O'Shee never expected to author a book because, as she writes, Cheuse was the writer and she was the choreographer. But the grief she experienced sparked her own desire to write, and so she found herself sitting in the very desk where Cheuse had sat. The uniquely interwoven storytelling unfolds with lyricism and grace, like the most intricate danced she herself choreographed in her days as a dancer, and gives voice to what Cheuse and O'Shee found in each other and what she lost when he died. The result is a compelling memoir that offers insight into finding lasting love at the midpoint of life, navigating grief in the face of tragedy, and working through loss by telling the story.
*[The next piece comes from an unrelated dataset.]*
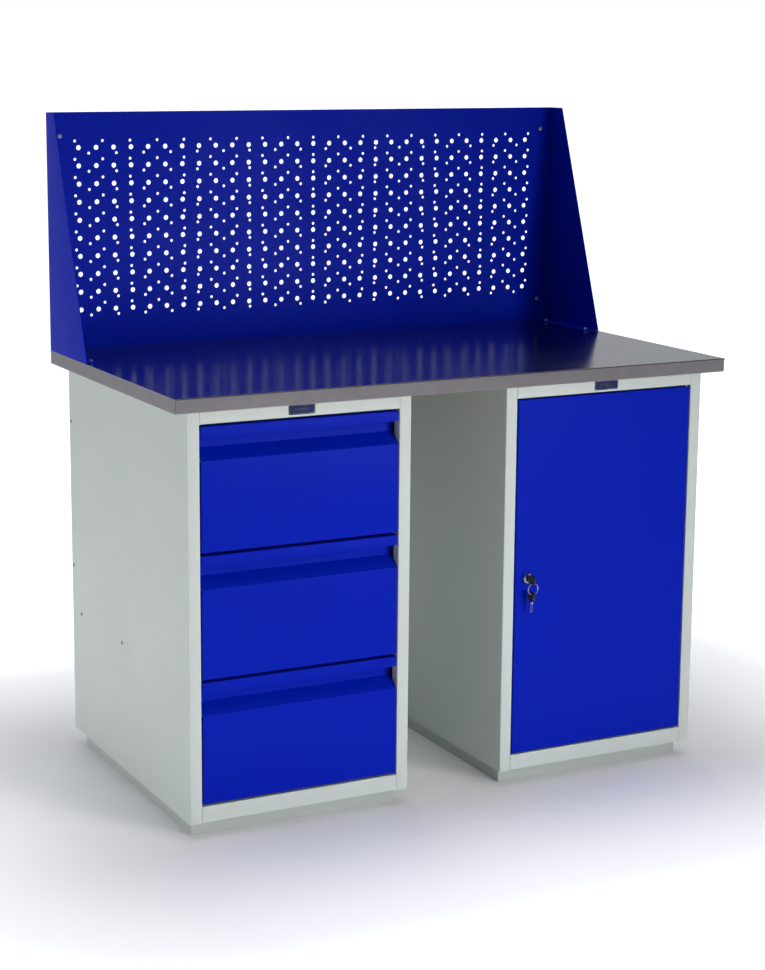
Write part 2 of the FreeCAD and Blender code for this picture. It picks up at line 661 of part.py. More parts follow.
def door_stiffener():
    """A vertical hat section welded behind the door's face."""
    middle = (DOOR_X[0] + DOOR_X[1]) / 2
    skin_y = FRONT_Y + 2 * SHEET
    crown_y = FRONT_Y + DOOR_DEPTH - 2
    crown, foot, end_gap = 30.0, 45.0, 22.0
    path = [(middle - foot, skin_y), (middle - crown, skin_y), (middle - crown, crown_y),
            (middle + crown, crown_y), (middle + crown, skin_y), (middle + foot, skin_y)]
    return bent_sheet(path, "z", (DOOR_Z[0] + end_gap, DOOR_Z[1] - end_gap))


def door_bushes():
    """Nylon bushes that turn on the pivot pins."""
    length, bore = 4.0, HINGE_PIN_R + 0.06
    low = tube(BUSH_R, bore, "z", (DOOR_Z[0], DOOR_Z[0] + length), (HINGE_X, HINGE_Y))
    high = tube(BUSH_R, bore, "z", (DOOR_Z[1] - length, DOOR_Z[1]), (HINGE_X, HINGE_Y))
    return group([low, high])


def lock_body():
    """The fixed barrel of the cam lock with its round face flange."""
    flange = domed_head(LOCK_FLANGE_R, FRONT_Y - LOCK_FACE_Y, "y", FRONT_Y, LOCK, -1)
    barrel = cylinder(LOCK_BODY_R, "y", (FRONT_Y, LOCK_REAR_Y), LOCK)
    bore = cylinder(LOCK_PLUG_R + SCREW_SLACK, "y", (LOCK_FACE_Y, LOCK_REAR_Y), LOCK)
    return union([flange, barrel]).cut(bore)


def lock_nut():
    """The hexagonal nut that clamps the lock from behind the door's face."""
    across_corners, thickness = 13.5, 4.0
    outline = [(LOCK_X + across_corners * math.cos(math.radians(60 * n)),
                LOCK_Z + across_corners * math.sin(math.radians(60 * n))) for n in range(6)]
    y = (FRONT_Y + SHEET, FRONT_Y + SHEET + thickness)
    return prism(outline, "y", y).cut(cylinder(LOCK_BODY_R, "y", y, LOCK))


def lock_plug():
    """The turning core: a slotted cylinder with a square tail for the cam."""
    shoulder_y = LOCK_REAR_Y + 0.5
    core = cylinder(LOCK_PLUG_R, "y", (KEY_FACE_Y, shoulder_y), LOCK)
    half = LOCK_SQUARE_HALF
    tail = box((LOCK_X - half, LOCK_X + half), (shoulder_y, CAM_Y + CAM_T), (LOCK_Z - half, LOCK_Z + half))
    slot_x, slot_z = KEY_T / 2 + 0.2, KEY_W / 2 + 0.3
    slot = box((LOCK_X - slot_x, LOCK_X + slot_x), (KEY_FACE_Y, KEY_FACE_Y + KEY_BLADE_LENGTH + 2),
               (LOCK_Z - slot_z, LOCK_Z + slot_z))
    thread = cylinder(CAM_SCREW_R + SCREW_SLACK, "y", (CAM_Y - 3, CAM_Y + CAM_T), LOCK)
    return union([core, tail]).cut([slot, thread])


def lock_cam():
    """The tongue, hanging clear of the frame while the door is unlocked."""
    x = (LOCK_X - CAM_W / 2, LOCK_X + CAM_W / 2)
    y = (CAM_Y, CAM_Y + CAM_T)
    blade = box(x, y, (LOCK_Z - CAM_LENGTH, LOCK_Z + CAM_W / 2))
    blade = rounded(blade, CAM_W / 2 - 1, "y", [(corner_x, LOCK_Z - CAM_LENGTH) for corner_x in x])
    hole = LOCK_SQUARE_HALF + 0.02
    return blade.cut(box((LOCK_X - hole, LOCK_X + hole), y, (LOCK_Z - hole, LOCK_Z + hole)))


def cam_screw():
    head_r, head_h = 4.8, 2.6
    surface = CAM_Y + CAM_T
    shank = cylinder(CAM_SCREW_R, "y", (surface - 4.5, surface + 0.5), LOCK)
    return union([domed_head(head_r, head_h, "y", surface, LOCK, 1), shank])


def key_blade(centre_z):
    """A flat key blade that points to the rear, with its teeth along the lower edge."""
    shoulder, tooth, depth, teeth = 4.0, 3.0, 1.6, 5
    low = centre_z - KEY_W / 2
    high = centre_z + KEY_W / 2
    start_y = KEY_ROOT_Y - KEY_POCKET
    outline = [(start_y, low), (KEY_ROOT_Y + shoulder, low)]
    for n in range(teeth):
        y = KEY_ROOT_Y + shoulder + n * tooth
        outline += [(y + tooth / 2, low + depth * (1 + n % 2) / 2), (y + tooth, low)]
    tip_y = KEY_ROOT_Y + KEY_BLADE_LENGTH
    outline += [(tip_y, centre_z), (tip_y - 2, high), (start_y, high)]
    return prism(outline, "x", (LOCK_X - KEY_T / 2, LOCK_X + KEY_T / 2))


def key_head(centre_z):
    """A moulded key head with rounded corners and a hole for the ring."""
    x = (LOCK_X - KEY_HEAD_T / 2, LOCK_X + KEY_HEAD_T / 2)
    z = (centre_z - KEY_HEAD_HALF_H, centre_z + KEY_HEAD_HALF_H)
    front_y = KEY_ROOT_Y - KEY_HEAD_LENGTH
    head = box(x, (front_y, KEY_ROOT_Y), z)
    head = rounded(head, 6.0, "x", [(y, end) for y in (front_y, KEY_ROOT_Y) for end in z])
    pocket = box((LOCK_X - KEY_T / 2, LOCK_X + KEY_T / 2), (KEY_ROOT_Y - KEY_POCKET, KEY_ROOT_Y),
                 (centre_z - KEY_W / 2, centre_z + KEY_W / 2))
    return head.cut([cylinder(KEY_HOLE_R, "x", x, KEY_HOLE), pocket])


def key_ring():
    centre = FreeCAD.Vector(LOCK_X, KEY_HOLE[0], RING_Z)
    return Part.makeTorus(RING_R, RING_WIRE_R, centre, direction("y"))


def hung(solid):
    """A key turned from lying in the lock to hanging by its hole from the foot of the ring."""
    hole = FreeCAD.Vector(LOCK_X, *KEY_HOLE)
    turned = solid.copy()
    turned.rotate(hole, direction("x"), -90)
    target_z = SPARE_PIVOT_Z + RING_WIRE_R + HANG_GAP - KEY_HOLE_R
    turned.translate(FreeCAD.Vector(0, 0, target_z - KEY_HOLE[1]))
    return turned


# ---------------------------------------------------------------- the whole bench

def build():
    """Every node of the bench by name."""
    nodes = {
        "worktop_board": worktop_board(),
        "worktop_cover": worktop_cover(),
        "screen_panel": screen_panel(),
        "screen_gusset_left": screen_gusset(),
        "screen_gusset_right": mirrored(screen_gusset(), 0.0),
        "screen_screws": group(panel_screws() + gusset_screws()),
        "worktop_screws": worktop_screws(),
        "side_rivets": side_rivets(),
        "blank_plates": group([blank_plate(DRAWER_X), blank_plate(DOOR_PEDESTAL_X)]),
        "slide_uprights": slide_uprights(),
        "shelf": shelf(),
        "shelf_clips": shelf_clips(),
        "door_hinge_pins": hinge_pins(),
        "door_skin": door_skin(),
        "door_stiffener": door_stiffener(),
        "door_bushes": door_bushes(),
        "lock_body": lock_body(),
        "lock_nut": lock_nut(),
        "lock_plug": lock_plug(),
        "lock_cam": lock_cam(),
        "cam_screw": cam_screw(),
        "key_blade": key_blade(LOCK_Z),
        "key_head": key_head(LOCK_Z),
        "key_ring": key_ring(),
        "spare_key_blade": hung(key_blade(KEY_HOLE[1])),
        "spare_key_head": hung(key_head(KEY_HOLE[1])),
    }
    rivets = {"drawer_pedestal": RIVET_PLACES, "door_pedestal": []}
    for name, centre_x in (("drawer_pedestal", DRAWER_X), ("door_pedestal", DOOR_PEDESTAL_X)):
        places = rivets[name]
        rear_rivets = [place for place in places if place[0] > REAR_Y - REAR_FLANGE]
        side = pedestal_side(centre_x, places)
        nodes[name + "_side_left"] = side
        nodes[name + "_side_right"] = mirrored(side, centre_x)
        nodes[name + "_stiles"] = pedestal_stiles(centre_x, name == "door_pedestal")
        nodes[name + "_back"] = pedestal_back(centre_x, rear_rivets)
        nodes[name + "_floor"] = pedestal_floor(centre_x)
        nodes[name + "_top_rail"] = pedestal_top_rail(centre_x)
        nodes[name + "_top_plate"] = pedestal_top_plate(centre_x)
        nodes[name + "_plinth"] = pedestal_plinth(centre_x)
    for index in range(DRAWER_COUNT):
        name = "drawer_%d" % (index + 1)
        nodes[name + "_front"] = drawer_front(index)
        nodes[name + "_box"] = drawer_box(index)
        nodes[name + "_slide_outer"] = slide_outer(index)
        nodes[name + "_slide_middle"] = slide_middle(index)
        nodes[name + "_slide_inner"] = slide_inner(index)
        nodes[name + "_ball_cages"] = ball_cages(index)
    return nodes


os.makedirs("parts", exist_ok=True)
for node_name, node_shape in build().items():
    node_shape.exportStep("parts/%s.step" % node_name)
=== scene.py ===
"""Looks for a steel workbench: finishes for every CAD node, and finer pieces for its folded sheet,
fasteners, lock and keys.

Everything is in metres in the CAD frame: +X to the user's right, +Y to the rear, +Z up, with the origin
on the floor under the middle of the worktop.
"""

import json
import logging
import math
from dataclasses import dataclass
from enum import Enum
from typing import Optional, Sequence

import bmesh
import bpy
import numpy as np
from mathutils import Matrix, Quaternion, Vector

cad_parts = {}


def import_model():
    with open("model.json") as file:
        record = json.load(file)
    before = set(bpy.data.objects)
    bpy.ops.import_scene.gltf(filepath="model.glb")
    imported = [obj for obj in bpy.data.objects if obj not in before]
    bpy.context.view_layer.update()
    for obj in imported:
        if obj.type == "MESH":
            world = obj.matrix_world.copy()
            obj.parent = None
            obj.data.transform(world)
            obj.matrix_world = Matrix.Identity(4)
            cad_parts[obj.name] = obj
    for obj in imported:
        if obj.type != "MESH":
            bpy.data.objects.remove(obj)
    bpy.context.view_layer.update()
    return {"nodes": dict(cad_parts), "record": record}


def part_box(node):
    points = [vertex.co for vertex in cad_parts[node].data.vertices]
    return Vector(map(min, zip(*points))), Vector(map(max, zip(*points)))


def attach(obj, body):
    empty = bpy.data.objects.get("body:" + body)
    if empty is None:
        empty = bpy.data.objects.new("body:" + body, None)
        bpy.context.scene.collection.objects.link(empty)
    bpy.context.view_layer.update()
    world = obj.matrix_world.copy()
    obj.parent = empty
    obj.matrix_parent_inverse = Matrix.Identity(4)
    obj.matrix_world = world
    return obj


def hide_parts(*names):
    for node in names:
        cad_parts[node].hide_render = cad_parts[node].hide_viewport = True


LOG = logging.getLogger("workbench")
MM = 0.001
Colour = tuple[float, float, float]
Socket, Tree = bpy.types.NodeSocket, bpy.types.NodeTree
Inputs, Outputs = bpy.types.NodeInputs, bpy.types.NodeOutputs
Material, Object = bpy.types.Material, bpy.types.Object
WHITE = (1.0, 1.0, 1.0, 1.0)


# ------------------------------------------------------------------ surfaces

def polar(radius: np.ndarray, angle: np.ndarray) -> tuple[np.ndarray, np.ndarray]:
    """Plane coordinates of points given by radius and angle: (r cos a, r sin a)."""
    return radius * np.cos(angle), radius * np.sin(angle)


def turns(count: int) -> np.ndarray:
    """Angles of count points spaced evenly round a full turn, the last one short of it."""
    return np.arange(count) * 2.0 * math.pi / count


def lattice_faces(rows: int, columns: int, wrap_rows: bool, wrap_columns: bool) -> np.ndarray:
    """Quads of a grid of points numbered row by row.

    Cell (i, j) joins points (i, j), (i, j+1), (i+1, j+1) and (i+1, j), with indices taken modulo the grid's
    size where it wraps.

    Args:
        rows: Number of rows of points.
        columns: Number of points in each row.
        wrap_rows: The last row joins the first.
        wrap_columns: The last column joins the first.

    Returns:
        An array of shape (cells, 4).
    """
    i, j = np.meshgrid(np.arange(rows if wrap_rows else rows - 1),
                       np.arange(columns if wrap_columns else columns - 1), indexing="ij")
    i, j = i.ravel(), j.ravel()
    down, right = (i + 1) % rows, (j + 1) % columns
    near, far = i * columns, down * columns
    return np.stack([near + j, near + right, far + right, far + j], axis=1)


@dataclass
class Patch:
    """Points and faces of one surface before it becomes part of a mesh."""

    points: np.ndarray
    faces: list[list[int]]

    @staticmethod
    def grid(points: np.ndarray, wrap_rows: bool = False, wrap_columns: bool = True,
             caps: bool = True) -> "Patch":
        """A surface through a grid of points.

        Args:
            points: Array of shape (rows, columns, 3).
            wrap_rows: Join the last row to the first.
            wrap_columns: Join the last column to the first.
            caps: Close the first and last rows with one face each.

        Returns:
            The patch.
        """
        rows, columns = points.shape[:2]
        faces = lattice_faces(rows, columns, wrap_rows, wrap_columns).tolist()
        if caps and not wrap_rows:
            faces.append(list(range(columns))[::-1])
            faces.append(list(range((rows - 1) * columns, rows * columns)))
        return Patch(points.reshape(-1, 3), faces)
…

O'Shee is in conversation with Nicholas Delbanco, author of numerous books of fiction and non-fiction, including his most recent novel It Is Enough, as well as Why Writing Matters. Among the dozen books for which he served as editor are two with Alan Cheuse: Talking Horse: Bernard Malamud on Life and Work and the three-volume textbook, Literature: Craft and Voice. He is the Robert Frost Distinguished University Professor Emeritus of English at the University of Michigan.
Proceeds from the book will be going to the Alan Cheuse International Writers Center at George Mason University. The Cheuse Center aims to support international writers and translators and to provide young American writers with travel fellowships in order to pursue international creative projects.